RECORDED DATA
***
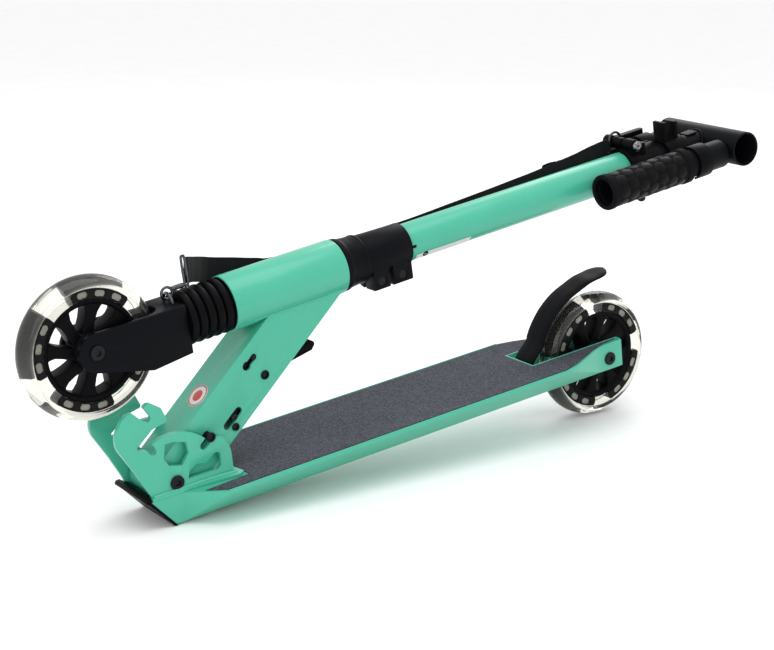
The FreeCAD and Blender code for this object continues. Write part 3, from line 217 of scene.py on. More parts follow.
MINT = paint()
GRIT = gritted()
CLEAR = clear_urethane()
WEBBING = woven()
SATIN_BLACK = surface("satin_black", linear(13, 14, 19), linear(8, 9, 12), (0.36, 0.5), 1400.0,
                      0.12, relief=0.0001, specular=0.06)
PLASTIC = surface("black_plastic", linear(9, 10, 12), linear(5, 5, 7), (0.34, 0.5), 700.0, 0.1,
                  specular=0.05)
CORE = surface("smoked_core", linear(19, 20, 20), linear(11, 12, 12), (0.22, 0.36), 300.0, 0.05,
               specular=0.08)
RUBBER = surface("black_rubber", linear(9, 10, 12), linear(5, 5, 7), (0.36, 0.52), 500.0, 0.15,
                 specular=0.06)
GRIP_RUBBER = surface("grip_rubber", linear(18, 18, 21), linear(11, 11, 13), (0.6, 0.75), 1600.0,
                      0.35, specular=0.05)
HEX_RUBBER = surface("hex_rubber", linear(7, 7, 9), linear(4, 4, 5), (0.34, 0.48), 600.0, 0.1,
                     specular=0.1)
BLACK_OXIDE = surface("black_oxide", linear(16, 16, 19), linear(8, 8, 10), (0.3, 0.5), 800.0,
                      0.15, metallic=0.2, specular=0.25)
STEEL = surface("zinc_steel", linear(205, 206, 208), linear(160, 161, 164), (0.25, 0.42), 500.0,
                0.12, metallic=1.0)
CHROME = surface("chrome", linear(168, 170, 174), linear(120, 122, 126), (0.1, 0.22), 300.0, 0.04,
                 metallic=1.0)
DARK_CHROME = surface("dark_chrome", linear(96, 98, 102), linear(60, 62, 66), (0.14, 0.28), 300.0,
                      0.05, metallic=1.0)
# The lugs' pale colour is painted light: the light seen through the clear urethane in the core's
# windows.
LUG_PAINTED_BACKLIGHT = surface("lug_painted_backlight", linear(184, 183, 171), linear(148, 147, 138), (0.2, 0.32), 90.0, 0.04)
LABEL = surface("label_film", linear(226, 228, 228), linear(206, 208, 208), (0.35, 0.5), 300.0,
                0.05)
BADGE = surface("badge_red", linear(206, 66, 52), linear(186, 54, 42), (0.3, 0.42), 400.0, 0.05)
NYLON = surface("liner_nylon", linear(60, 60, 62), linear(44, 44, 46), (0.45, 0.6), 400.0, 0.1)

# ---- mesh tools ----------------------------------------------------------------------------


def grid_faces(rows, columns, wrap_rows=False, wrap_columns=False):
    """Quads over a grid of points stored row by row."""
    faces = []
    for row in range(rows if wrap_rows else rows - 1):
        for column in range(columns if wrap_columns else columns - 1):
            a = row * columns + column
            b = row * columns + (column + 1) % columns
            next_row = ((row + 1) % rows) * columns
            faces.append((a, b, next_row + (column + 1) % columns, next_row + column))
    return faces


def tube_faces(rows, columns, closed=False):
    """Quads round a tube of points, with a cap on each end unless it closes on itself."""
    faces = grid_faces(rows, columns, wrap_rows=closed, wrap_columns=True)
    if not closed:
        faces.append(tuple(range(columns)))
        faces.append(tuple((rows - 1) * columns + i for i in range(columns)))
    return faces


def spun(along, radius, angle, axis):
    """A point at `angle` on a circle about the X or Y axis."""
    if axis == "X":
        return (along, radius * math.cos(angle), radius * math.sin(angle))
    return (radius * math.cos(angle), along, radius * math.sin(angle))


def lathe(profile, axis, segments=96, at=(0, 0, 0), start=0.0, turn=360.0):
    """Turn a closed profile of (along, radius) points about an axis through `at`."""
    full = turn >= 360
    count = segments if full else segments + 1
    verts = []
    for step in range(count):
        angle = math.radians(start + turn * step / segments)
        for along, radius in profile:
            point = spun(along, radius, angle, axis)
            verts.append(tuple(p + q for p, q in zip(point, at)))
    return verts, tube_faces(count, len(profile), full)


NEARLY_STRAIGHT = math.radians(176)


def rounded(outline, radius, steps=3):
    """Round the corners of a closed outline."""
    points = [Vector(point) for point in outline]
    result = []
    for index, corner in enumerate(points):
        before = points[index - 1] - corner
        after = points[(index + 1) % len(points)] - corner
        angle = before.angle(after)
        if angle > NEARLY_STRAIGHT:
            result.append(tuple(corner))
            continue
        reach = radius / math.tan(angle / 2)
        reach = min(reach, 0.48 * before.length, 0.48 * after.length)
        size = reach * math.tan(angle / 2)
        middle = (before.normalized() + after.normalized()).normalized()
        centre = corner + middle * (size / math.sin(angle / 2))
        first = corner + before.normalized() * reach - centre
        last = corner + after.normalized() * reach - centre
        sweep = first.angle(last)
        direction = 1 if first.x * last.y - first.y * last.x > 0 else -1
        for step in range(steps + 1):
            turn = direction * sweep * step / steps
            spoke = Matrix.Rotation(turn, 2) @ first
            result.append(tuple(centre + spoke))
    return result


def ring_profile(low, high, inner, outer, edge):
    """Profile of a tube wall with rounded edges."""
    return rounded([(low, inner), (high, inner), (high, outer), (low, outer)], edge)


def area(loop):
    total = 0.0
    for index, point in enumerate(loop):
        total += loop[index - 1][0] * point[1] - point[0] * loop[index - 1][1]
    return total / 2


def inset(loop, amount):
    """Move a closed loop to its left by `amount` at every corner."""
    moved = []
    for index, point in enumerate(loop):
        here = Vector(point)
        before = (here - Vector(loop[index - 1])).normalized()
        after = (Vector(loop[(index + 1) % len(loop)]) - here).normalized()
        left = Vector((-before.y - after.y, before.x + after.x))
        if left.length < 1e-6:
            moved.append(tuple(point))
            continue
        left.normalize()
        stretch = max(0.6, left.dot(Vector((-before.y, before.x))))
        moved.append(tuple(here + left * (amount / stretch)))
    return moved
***
GIVEN REQUEST
Nothing should be left out: repeat all of the data exactly.

RESPONSE
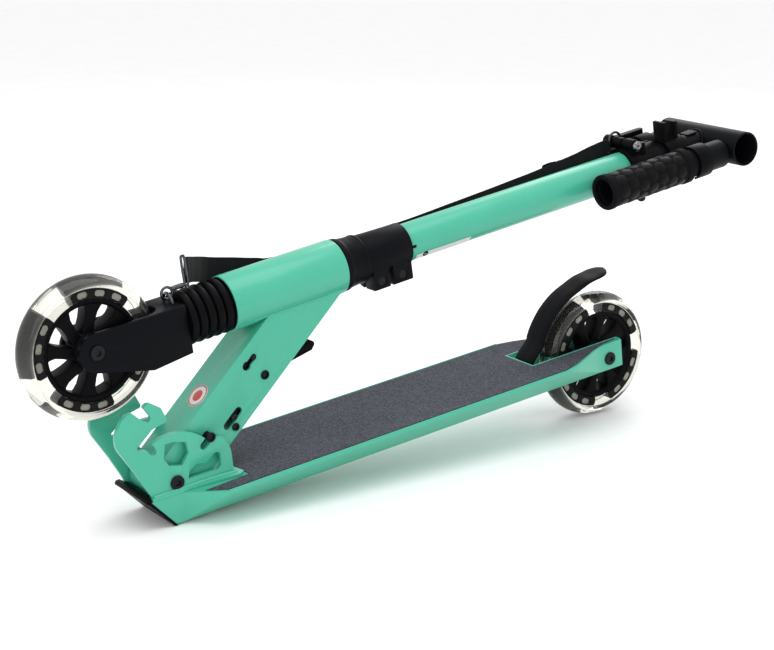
The FreeCAD and Blender code for this object continues. Write part 3, from line 217 of scene.py on. More parts follow.
MINT = paint()
GRIT = gritted()
CLEAR = clear_urethane()
WEBBING = woven()
SATIN_BLACK = surface("satin_black", linear(13, 14, 19), linear(8, 9, 12), (0.36, 0.5), 1400.0,
                      0.12, relief=0.0001, specular=0.06)
PLASTIC = surface("black_plastic", linear(9, 10, 12), linear(5, 5, 7), (0.34, 0.5), 700.0, 0.1,
                  specular=0.05)
CORE = surface("smoked_core", linear(19, 20, 20), linear(11, 12, 12), (0.22, 0.36), 300.0, 0.05,
               specular=0.08)
RUBBER = surface("black_rubber", linear(9, 10, 12), linear(5, 5, 7), (0.36, 0.52), 500.0, 0.15,
                 specular=0.06)
GRIP_RUBBER = surface("grip_rubber", linear(18, 18, 21), linear(11, 11, 13), (0.6, 0.75), 1600.0,
                      0.35, specular=0.05)
HEX_RUBBER = surface("hex_rubber", linear(7, 7, 9), linear(4, 4, 5), (0.34, 0.48), 600.0, 0.1,
                     specular=0.1)
BLACK_OXIDE = surface("black_oxide", linear(16, 16, 19), linear(8, 8, 10), (0.3, 0.5), 800.0,
                      0.15, metallic=0.2, specular=0.25)
STEEL = surface("zinc_steel", linear(205, 206, 208), linear(160, 161, 164), (0.25, 0.42), 500.0,
                0.12, metallic=1.0)
CHROME = surface("chrome", linear(168, 170, 174), linear(120, 122, 126), (0.1, 0.22), 300.0, 0.04,
                 metallic=1.0)
DARK_CHROME = surface("dark_chrome", linear(96, 98, 102), linear(60, 62, 66), (0.14, 0.28), 300.0,
                      0.05, metallic=1.0)
# The lugs' pale colour is painted light: the light seen through the clear urethane in the core's
# windows.
LUG_PAINTED_BACKLIGHT = surface("lug_painted_backlight", linear(184, 183, 171), linear(148, 147, 138), (0.2, 0.32), 90.0, 0.04)
LABEL = surface("label_film", linear(226, 228, 228), linear(206, 208, 208), (0.35, 0.5), 300.0,
                0.05)
BADGE = surface("badge_red", linear(206, 66, 52), linear(186, 54, 42), (0.3, 0.42), 400.0, 0.05)
NYLON = surface("liner_nylon", linear(60, 60, 62), linear(44, 44, 46), (0.45, 0.6), 400.0, 0.1)

# ---- mesh tools ----------------------------------------------------------------------------


def grid_faces(rows, columns, wrap_rows=False, wrap_columns=False):
    """Quads over a grid of points stored row by row."""
    faces = []
    for row in range(rows if wrap_rows else rows - 1):
        for column in range(columns if wrap_columns else columns - 1):
            a = row * columns + column
            b = row * columns + (column + 1) % columns
            next_row = ((row + 1) % rows) * columns
            faces.append((a, b, next_row + (column + 1) % columns, next_row + column))
    return faces


def tube_faces(rows, columns, closed=False):
    """Quads round a tube of points, with a cap on each end unless it closes on itself."""
    faces = grid_faces(rows, columns, wrap_rows=closed, wrap_columns=True)
    if not closed:
        faces.append(tuple(range(columns)))
        faces.append(tuple((rows - 1) * columns + i for i in range(columns)))
    return faces


def spun(along, radius, angle, axis):
    """A point at `angle` on a circle about the X or Y axis."""
    if axis == "X":
        return (along, radius * math.cos(angle), radius * math.sin(angle))
    return (radius * math.cos(angle), along, radius * math.sin(angle))


def lathe(profile, axis, segments=96, at=(0, 0, 0), start=0.0, turn=360.0):
    """Turn a closed profile of (along, radius) points about an axis through `at`."""
    full = turn >= 360
    count = segments if full else segments + 1
    verts = []
    for step in range(count):
        angle = math.radians(start + turn * step / segments)
        for along, radius in profile:
            point = spun(along, radius, angle, axis)
            verts.append(tuple(p + q for p, q in zip(point, at)))
    return verts, tube_faces(count, len(profile), full)


NEARLY_STRAIGHT = math.radians(176)


def rounded(outline, radius, steps=3):
    """Round the corners of a closed outline."""
    points = [Vector(point) for point in outline]
    result = []
    for index, corner in enumerate(points):
        before = points[index - 1] - corner
        after = points[(index + 1) % len(points)] - corner
        angle = before.angle(after)
        if angle > NEARLY_STRAIGHT:
            result.append(tuple(corner))
            continue
        reach = radius / math.tan(angle / 2)
        reach = min(reach, 0.48 * before.length, 0.48 * after.length)
        size = reach * math.tan(angle / 2)
        middle = (before.normalized() + after.normalized()).normalized()
        centre = corner + middle * (size / math.sin(angle / 2))
        first = corner + before.normalized() * reach - centre
        last = corner + after.normalized() * reach - centre
        sweep = first.angle(last)
        direction = 1 if first.x * last.y - first.y * last.x > 0 else -1
        for step in range(steps + 1):
            turn = direction * sweep * step / steps
            spoke = Matrix.Rotation(turn, 2) @ first
            result.append(tuple(centre + spoke))
    return result


def ring_profile(low, high, inner, outer, edge):
    """Profile of a tube wall with rounded edges."""
    return rounded([(low, inner), (high, inner), (high, outer), (low, outer)], edge)


def area(loop):
    total = 0.0
    for index, point in enumerate(loop):
        total += loop[index - 1][0] * point[1] - point[0] * loop[index - 1][1]
    return total / 2


def inset(loop, amount):
    """Move a closed loop to its left by `amount` at every corner."""
    moved = []
    for index, point in enumerate(loop):
        here = Vector(point)
        before = (here - Vector(loop[index - 1])).normalized()
        after = (Vector(loop[(index + 1) % len(loop)]) - here).normalized()
        left = Vector((-before.y - after.y, before.x + after.x))
        if left.length < 1e-6:
            moved.append(tuple(point))
            continue
        left.normalize()
        stretch = max(0.6, left.dot(Vector((-before.y, before.x))))
        moved.append(tuple(here + left * (amount / stretch)))
    return moved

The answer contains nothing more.